After peripheral nervous system injury, axons degenerate through a process termed Wallerian degeneration and Schwann cells transform into a repair phenotype. Axon degeneration is regulated by a signalling pathway controlled by the pro-degenerative axon death molecule sterile-alpha and toll/interleukin 1 receptor motif containing protein 1 (SARM1). Meanwhile, Schwann cells activate a distinct transcriptional response, digest myelin using myelinophagy, attract macrophages, and support the survival of damaged neurons and their growth and guidance to their target. The early Schwann cell injury response prior to and around the timing of axon degeneration has, however, not been investigated in great detail, and the identity of an axonal injury signal that induces this Schwann cell injury response remains elusive.

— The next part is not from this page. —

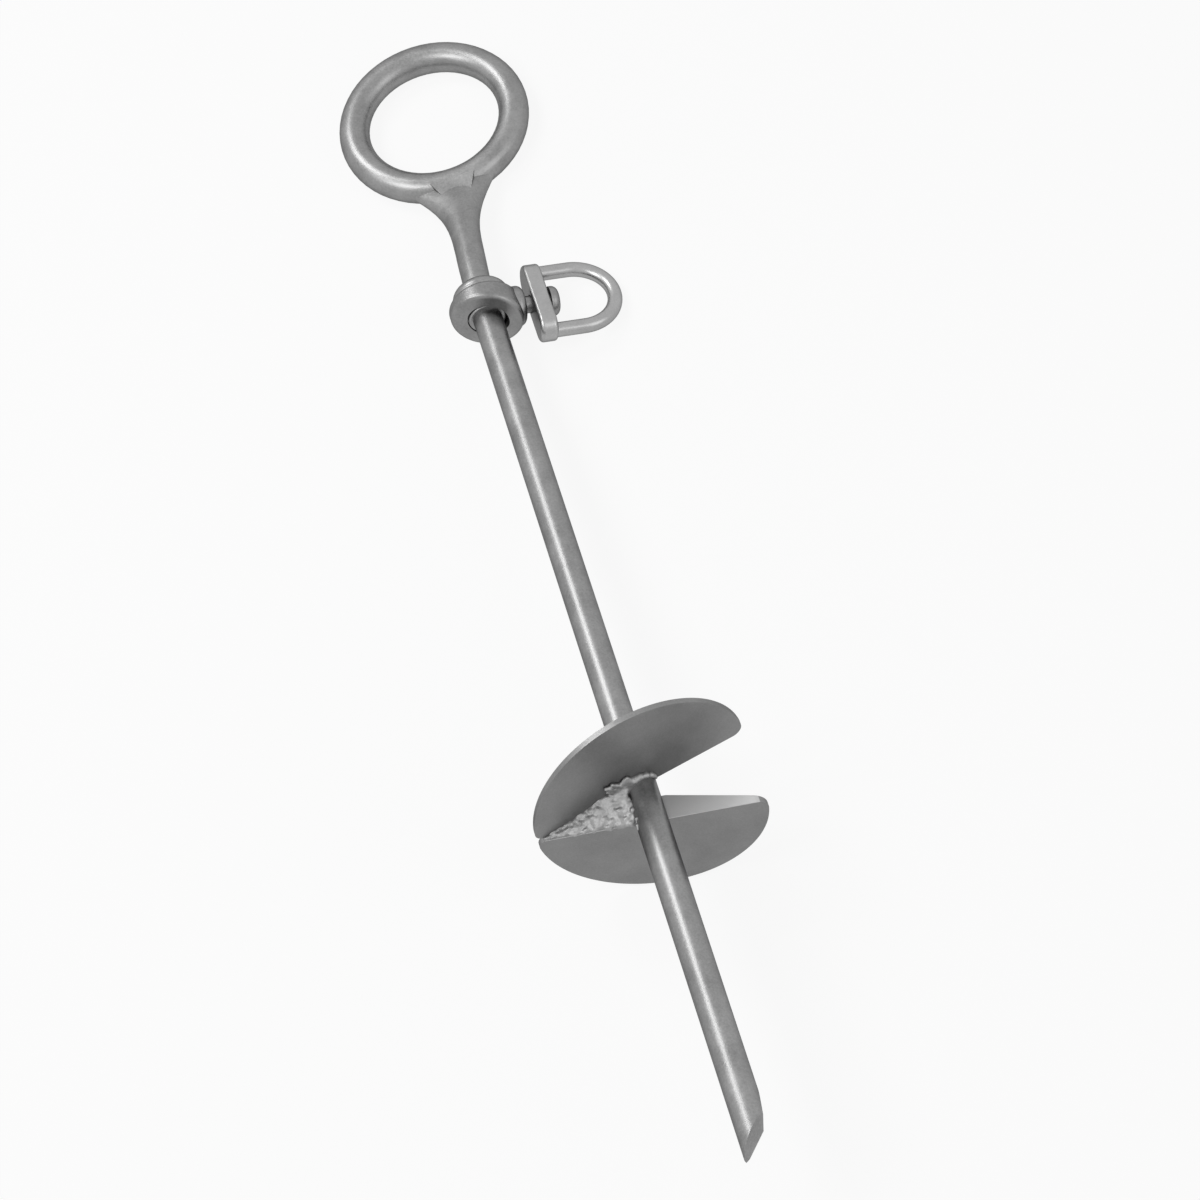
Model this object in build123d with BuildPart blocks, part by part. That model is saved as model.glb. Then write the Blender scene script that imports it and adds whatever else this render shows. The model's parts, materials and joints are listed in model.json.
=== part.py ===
"""Screw earth anchor: an eye shaft with two half-disc blades welded on, and a swivel collar with a D-bow.

Millimetres. Every piece is drawn upright about the rod's axis: Z runs toward the eye, X is the side of
the swivel pin, and +Y is the side that meets the ground. rest_location() then lays the anchor down on
its blade rim and its eye, and puts the origin under the middle of the whole part.
"""
import os
from math import asin, atan, cos, degrees, radians, sin

from build123d import *

# ---- driving dimensions -------------------------------------------------------------------------
rod_d = 14.3                    # 9/16 in bar
blade_d = 100.0                 # 4 in flight
eye_r = 40.7                    # eye ring, centre of its bar
eye_bar_r = 7.6
eye_z = 410.4                   # eye centre above the flight's datum
eye_offset = 5.0                # the eye is forged a little to the pin's side
eye_lean = 5.5                  # and set back, so that it lies flat on the ground
tip_z = -197.0

flange_z = 288.6                # fixed flange above the collar
flange_r = 13.8
flange_t = 7.4

near_slope = 0.2117             # rise per mm of each half-disc's flat underside, from the left rim
far_slope = -0.169
flight_z = -19.6                # where both undersides meet at the left rim
rim_t = 2.6
root_t = 12.0
corner_r = 5.0

collar_gap = 0.55               # radial play of the collar on the rod
end_gap = 0.5                   # play along the axis at each end of the collar
ring_t = 6.4                    # thin side of the collar
ring_r = 17.2
wedge_slope = 0.27              # its underside falls away toward the pin's boss
boss_r = 9.8
boss_x = 19.2
pin_r = 4.2
pin_gap = 0.4
pin_z = 280.0
head_r = 7.3
head_t = 4.4
head_gap = 0.8

bow_back = 22.4                 # bow base: back face, thickness, length and width
base_t = 8.6
base_l = 46.0
base_w = 15.6
bow_bar_r = 3.6
bow_straight = 45.0

# ---- sizes that follow --------------------------------------------------------------------------
rod_r = rod_d / 2
blade_r = blade_d / 2
flange_low = flange_z - flange_t / 2
collar_top = flange_low - end_gap
bore_r = rod_r + collar_gap
stop_r = rod_r + 2.0
stop_t = 2.4
bow_arm = base_l / 2 - bow_bar_r - 0.5
bow_reach = bow_straight + bow_arm
big = 4 * blade_d


def underside_z(slope):
    """Height of a half-disc's flat underside at the rod's axis."""
    return flight_z + slope * blade_r


def eye_frame():
    """The eye's own plane: X to the side, Y up along the eye, Z away from the ground."""
    return Plane(origin=(eye_offset, 0, eye_z), x_dir=(1, 0, 0),
                 z_dir=(0, -cos(radians(eye_lean)), -sin(radians(eye_lean))))


# ---- shaft --------------------------------------------------------------------------------------
def ground_point(part_z, azimuth, lean, reach):
    """A large block whose face grinds one facet of the point."""
    with BuildPart() as cutter:
        Box(big, big, big, align=(Align.MIN, Align.CENTER, Align.CENTER))
    turn = Rot(0, 0, azimuth) * Pos(reach, 0, part_z) * Rot(0, lean, 0)
    return turn * cutter.part


def make_shaft():
    neck_z = flange_z + flange_t / 2
    ring_plane = eye_frame()
    with BuildPart() as shaft:
        with BuildSketch(Plane.XY.offset(tip_z)):
            Circle(rod_r)
        extrude(amount=neck_z - tip_z)
        add(ground_point(-167, 14, 9, rod_r), mode=Mode.SUBTRACT)
        add(ground_point(-184, -22, 38, 5.4), mode=Mode.SUBTRACT)
        add(ground_point(-184, 40, 34, 5.4), mode=Mode.SUBTRACT)

        # fixed flange: a full round bead
        with BuildSketch(Plane.XZ) as bead:
            with Locations((flange_r / 2, flange_z)):
                RectangleRounded(flange_r, flange_t, flange_t / 2 - 0.1)
            with Locations((flange_r / 4, flange_z)):
                Rectangle(flange_r / 2, flange_t)
        revolve(axis=Axis.Z)

        # neck: round at the flange, flaring sideways into the eye
        bottom = ring_plane.from_local_coords(Vector(0, -eye_r, 0))
        sink = bottom.Y
        sections = [
            (neck_z - 3.0, 0.0, 0.0, rod_r, rod_r),
            (neck_z + 14, 0.16, 0.0, rod_r - 0.15, rod_r - 0.1),
            (neck_z + 36, 0.45, 0.2, rod_r + 0.1, rod_r - 0.15),
            (neck_z + 53, 0.68, 0.55, rod_r + 2.6, rod_r - 0.25),
            (neck_z + 67, 0.88, 0.85, rod_r + 8.8, rod_r - 0.9),
            (neck_z + 77, 0.97, 1.0, rod_r + 15.0, rod_r - 2.4),
        ]
        for z, side, down, half_w, half_t in sections:
            with BuildSketch(Plane(origin=(eye_offset * side, sink * down, z))):
                Ellipse(half_w, half_t) if abs(half_w - half_t) > 1e-6 else Circle(half_w)
        loft()

        # eye
        with Locations(Location(ring_plane)):
            Torus(eye_r, eye_bar_r)

        # raised flat where the neck meets the eye, the same on both faces
        with BuildSketch(ring_plane):
            with BuildLine():
                Polyline((-11.5, -42), (11.5, -42), (5.2, -57.6), (-4.6, -58.6), close=True)
            make_face()
        extrude(amount=rod_r + 0.15, both=True)
    shaft.part.label = "shaft"
    return shaft


# ---- flight -------------------------------------------------------------------------------------
def make_blade(name, slope, side):
    """One half-disc: flat underneath, thin at the rim and thick at the root, standing on the rod."""
    wide = blade_r * 1.1
    fall = (root_t - rim_t) / (blade_r - rod_r)
    with BuildPart() as blade:
        with BuildSketch(Plane.XZ):
            with BuildLine():
                Polyline((0, 0), (wide, 0), (wide, rim_t - fall * (wide - blade_r)),
                         (rod_r, root_t), (0, root_t), close=True)
            make_face()
        revolve(axis=Axis.Z)
    tilted = Pos(0, 0, underside_z(slope)) * Rot(0, -degrees(atan(slope)), 0) * blade.part
    with BuildPart() as half:
        with BuildSketch(Plane.XY.offset(-blade_r)):
            Circle(blade_r)
            with Locations((0, -side * blade_r)):
                Rectangle(2.2 * blade_r, blade_d, mode=Mode.SUBTRACT)
            fillet(vertices(), radius=corner_r)
            Circle(rod_r, mode=Mode.SUBTRACT)
        extrude(amount=blade_d)
        add(tilted, mode=Mode.INTERSECT)
    half.part.label = name
    return half


def make_weld(shaft, near, far):
    """Weld metal: a tapering fillet along the left seam, and a lump where it runs up to the rod."""
    near_z, far_z = underside_z(near_slope), underside_z(far_slope)
    with BuildPart() as weld:
        for x, w in ((-46.0, 1.2), (-26.0, 4.2), (-4.0, 9.0)):
            top, low = near_z + near_slope * x, far_z + far_slope * x
            with BuildSketch(Plane(origin=(x, 0, 0), x_dir=(0, 1, 0), z_dir=(1, 0, 0))):
                with BuildLine():
                    Polyline((1.5, low + 0.6), (1.5, top + 1.5), (-w, top + 1.5), (-w, top - 0.3),
                             (0.0, low + 0.3), close=True)
                make_face()
        loft(ruled=True)
        with Locations((-7.5, -7.0, near_z - 3.0)):
            Sphere(8.0)
        with Locations((-7.8, -1.0, far_z - 1.2)):
            Sphere(4.4)
        with BuildSketch(Plane.XZ):
            with BuildLine():
                Polyline((0, near_z - 9), (rod_r + 0.4, near_z - 9), (rod_r + 2.0, near_z - 3),
                         (rod_r + 6, near_z + 1.5), (0, near_z + 1.5), close=True)
            make_face()
        revolve(axis=Axis.Z, revolution_arc=180)
        add(far.part, mode=Mode.SUBTRACT)
        add(near.part, mode=Mode.SUBTRACT)
        add(shaft.part, mode=Mode.SUBTRACT)
    weld.part.label = "blade_weld"
    return weld


# ---- collar and bow -----------------------------------------------------------------------------
def make_stop_ring(low):
    with BuildPart() as stop:
        with BuildSketch(Plane.XZ):
            with Locations(((rod_r + stop_r) / 2, low - stop_t / 2)):
                Rectangle(stop_r - rod_r, stop_t)
            fillet(vertices().group_by(Axis.X)[-1], radius=0.8)
        revolve(axis=Axis.Z)
    stop.part.label = "stop_ring"
    return stop


def make_swivel_ring(seat_z):
    """Collar: a ring that thickens toward the boss, with the pin and its riveted head in one piece."""
    bow_front = bow_back + base_t
    with BuildPart() as ring:
        with Locations((0, 0, collar_top)):
            Cylinder(ring_r, 4 * ring_t, align=(Align.CENTER, Align.CENTER, Align.MAX))
        with BuildSketch(Plane.XZ):
            with BuildLine():
                thin = collar_top - ring_t
                Polyline((-2 * ring_r, thin + wedge_slope * ring_r), (2 * ring_r, thin - 3 * wedge_slope * ring_r),
                         (2 * ring_r, thin - 4 * ring_r), (-2 * ring_r, thin - 4 * ring_r), close=True)
            make_face()
        extrude(amount=2 * ring_r, both=True, mode=Mode.SUBTRACT)
        fillet(ring.edges(), radius=2.2)
        with BuildSketch(Plane.YZ.offset(5)):
            with Locations((0, pin_z)):
                Circle(boss_r)
        extrude(amount=boss_x - 5)
        crown = ring.faces().sort_by(Axis.X)[-1]
        fillet(crown.edges(), radius=3.4)
        with Locations((0, 0, collar_top)):
            Cylinder(flange_r + 0.8, big, align=(Align.CENTER, Align.CENTER, Align.MIN), mode=Mode.SUBTRACT)
        Cylinder(bore_r, 3 * eye_z, mode=Mode.SUBTRACT)
        with Locations((0, 0, seat_z)):
            Cylinder(stop_r + 0.6, big, align=(Align.CENTER, Align.CENTER, Align.MAX), mode=Mode.SUBTRACT)
        # pin, and its domed head beyond the bow's base
        with BuildSketch(Plane.YZ.offset(boss_x - 4)):
            with Locations((0, pin_z)):
                Circle(pin_r)
        extrude(amount=bow_front + 2 - boss_x + 4)
        with BuildSketch(Plane.YZ.offset(bow_front + head_gap)):
            with Locations((0, pin_z)):
                Circle(head_r)
        extrude(amount=head_t)
        fillet(ring.faces().sort_by(Axis.X)[-1].edges(), radius=head_t - 1.2)
    ring.part.label = "swivel_ring"
    return ring


def make_bow():
    with BuildPart() as bow:
        with BuildSketch(Plane.YZ.offset(bow_back)):
            with Locations((0, pin_z)):
                SlotOverall(base_l, base_w, rotation=90)
        extrude(amount=base_t)
        fillet(bow.edges(), radius=1.8)
        with BuildSketch(Plane.YZ.offset(bow_back)):
            with Locations((0, pin_z)):
                Circle(pin_r + pin_gap)
        extrude(amount=base_t, mode=Mode.SUBTRACT)
        with BuildLine() as path:
            start = bow_back + base_t - 2.0
            Line((start, 0, pin_z + bow_arm), (bow_straight, 0, pin_z + bow_arm))
            ThreePointArc((bow_straight, 0, pin_z + bow_arm), (bow_reach, 0, pin_z),
                          (bow_straight, 0, pin_z - bow_arm))
            Line((bow_straight, 0, pin_z - bow_arm), (start, 0, pin_z - bow_arm))
        with BuildSketch(Plane.YZ.offset(start)):
            with Locations((0, pin_z + bow_arm)):
                Circle(bow_bar_r)
        sweep(path=path.line)
    bow.part.label = "bow"
    return bow


# ---- the anchor at rest -------------------------------------------------------------------------
def lie_down(slope):
    """Upright to lying: Z toward the eye becomes +Y, the ground side faces down, the eye end is lower."""
    return Rot(-slope, 0, 0) * Rot(-90, 0, 0)


def lowest(solid, turn):
    """Lowest point of a solid once it is turned, from its facets."""
    return min((turn * Pos(v.X, v.Y, v.Z)).position.Z for v in solid.tessellate(0.02)[0])


def rest_slope(shaft, far):
    """The slope at which the far blade's rim and the eye reach the ground together."""
    slope = degrees(asin((blade_r - eye_bar_r) / (eye_z - flight_z)))
    for _ in range(3):
        turn = lie_down(slope)
        slope += degrees((lowest(shaft, turn) - lowest(far, turn)) / (eye_z - flight_z))
    return slope


shaft = make_shaft()
near = make_blade("upper_blade", near_slope, -1)
far = make_blade("lower_blade", far_slope, 1)
weld = make_weld(shaft, near, far)
seat_z = collar_top - ring_t - 0.6
stop_ring = make_stop_ring(seat_z - end_gap)
swivel_ring = make_swivel_ring(seat_z)
bow = make_bow()

slope = rest_slope(shaft.part, far.part)
lying = lie_down(slope)
ground = lowest(far.part, lying)
axis_height = (lying * Pos(0, 0, pin_z)).position.Z - ground
droop = degrees(asin((axis_height - bow_bar_r - 0.05) / (bow_reach * cos(radians(slope)))))
hang = Rot(0, 0, droop)

upright = {
    "shaft": shaft.part, "upper_blade": near.part, "lower_blade": far.part, "blade_weld": weld.part,
    "stop_ring": stop_ring.part, "swivel_ring": hang * swivel_ring.part, "bow": hang * bow.part,
}
laid = {name: lying * solid for name, solid in upright.items()}
boxes = [solid.bounding_box() for solid in laid.values()]
low = [min(getattr(b.min, k) for b in boxes) for k in "XY"] + [ground]
high = [max(getattr(b.max, k) for b in boxes) for k in "XYZ"]
home = Pos(-(low[0] + high[0]) / 2, -(low[1] + high[1]) / 2, -low[2])

os.makedirs("parts", exist_ok=True)
for name, solid in laid.items():
    piece = home * solid
    piece.label = name
    export_step(piece, f"parts/{name}.step")

place = home * lying
print("slope", slope, "droop", droop, "size", [h - l for l, h in zip(low, high)])
print("collar centre", place * Pos(0, 0, pin_z), "pin centre", place * hang * Pos(bow_back, 0, pin_z))
print("eye centre", place * Location(eye_frame()), "datum", place)
for name, solid in laid.items():
    print(name, round(solid.volume), solid.is_valid, len(solid.solids()))
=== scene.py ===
"""Dresses the screw earth anchor: satin forged steel, rough weld metal, a pale floor and soft light."""
import json
import math
import random

import bpy
from mathutils import Euler, Matrix, Vector


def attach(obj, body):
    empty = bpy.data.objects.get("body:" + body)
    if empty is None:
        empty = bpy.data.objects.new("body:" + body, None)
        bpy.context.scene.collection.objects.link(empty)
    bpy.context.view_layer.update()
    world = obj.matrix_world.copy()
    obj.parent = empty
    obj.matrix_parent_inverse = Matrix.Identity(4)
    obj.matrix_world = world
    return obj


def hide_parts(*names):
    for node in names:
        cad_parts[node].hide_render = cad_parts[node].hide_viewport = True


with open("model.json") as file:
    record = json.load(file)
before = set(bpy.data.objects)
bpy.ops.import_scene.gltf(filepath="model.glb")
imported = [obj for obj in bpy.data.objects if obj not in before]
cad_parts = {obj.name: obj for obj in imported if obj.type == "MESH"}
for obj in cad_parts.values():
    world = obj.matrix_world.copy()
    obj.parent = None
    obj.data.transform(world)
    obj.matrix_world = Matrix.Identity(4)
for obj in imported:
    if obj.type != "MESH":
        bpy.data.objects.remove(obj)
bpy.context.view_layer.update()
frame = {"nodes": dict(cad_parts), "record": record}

bl_info = {
    "name": "Screw Earth Anchor",
    "version": (1, 0, 0),
    "blender": (4, 5, 0),
    "location": "View3D > Sidebar > Anchor",
    "description": "Finishes a screw earth anchor with a swivel bow",
    "category": "Object",
}


# ---- values a user would change -----------------------------------------------------------------
def colour(name, description, default):
    return bpy.props.FloatVectorProperty(
        name=name, description=description, subtype="COLOR", size=4, min=0.0, max=1.0, default=default)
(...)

In order to investigate axon Schwann cell interactions in vitro, I developed a novel compartmentalised dissociated dorsal root ganglion neuron and Schwann cell coculture model. I show that in this model, Schwann cells are initially axo-protective, as their presence delays degeneration, irrespective of their myelination status. In later phases after injury, they are then axo-destructive and fragment and phagocytose axons. To further investigate the role of Schwann cells after injury, I then characterised an in vivo model of peripheral nervous system injury in larval zebrafish. I describe the rate of axon degeneration after laser axotomy of the peripheral lateral line nerve in wildtype, as well as in sarm1 mutant animals. I show a characteristic delay in axon degeneration in sarm1 mutant zebrafish, while their myelination is normal. I then performed cell specific reexpression experiments with human SARM1 and show that neuronal SARM1 is sufficient to rescue axon degeneration. In a more traditional mouse model of peripheral nervous system injury, I performed a bulk RNA sequencing study of the distal tibial nerve after cut injury at the sciatic notch at early timepoints after injury in both Wildtype and Sarm1 knockout mice. Previous studies have mainly focussed on late timepoints, but I show a much earlier induction of the Schwann cell injury response, prior to myelinated axon degeneration. I then further investigated the timing of unmyelinated axon degeneration and show that these degenerate before myelinated axons do, at timepoints that correspond to the induction of the early Schwann cell injury response. I further show that Schwann cells likely do not express SARM1 and are insensitive to SARM1 activation, suggesting the delayed degeneration in Sarm1 knockout mice is solely due to the axonal absence of Sarm1.

Overall, this thesis details novel methods to investigate peripheral nervous system injury and provides novel insights into early events after injury | both in Schwann cells and axons. Results provide insights into Schwann cell axon interactions after injury, and highlight key differences between myelinated and unmyelinated axons that warrant further investigation.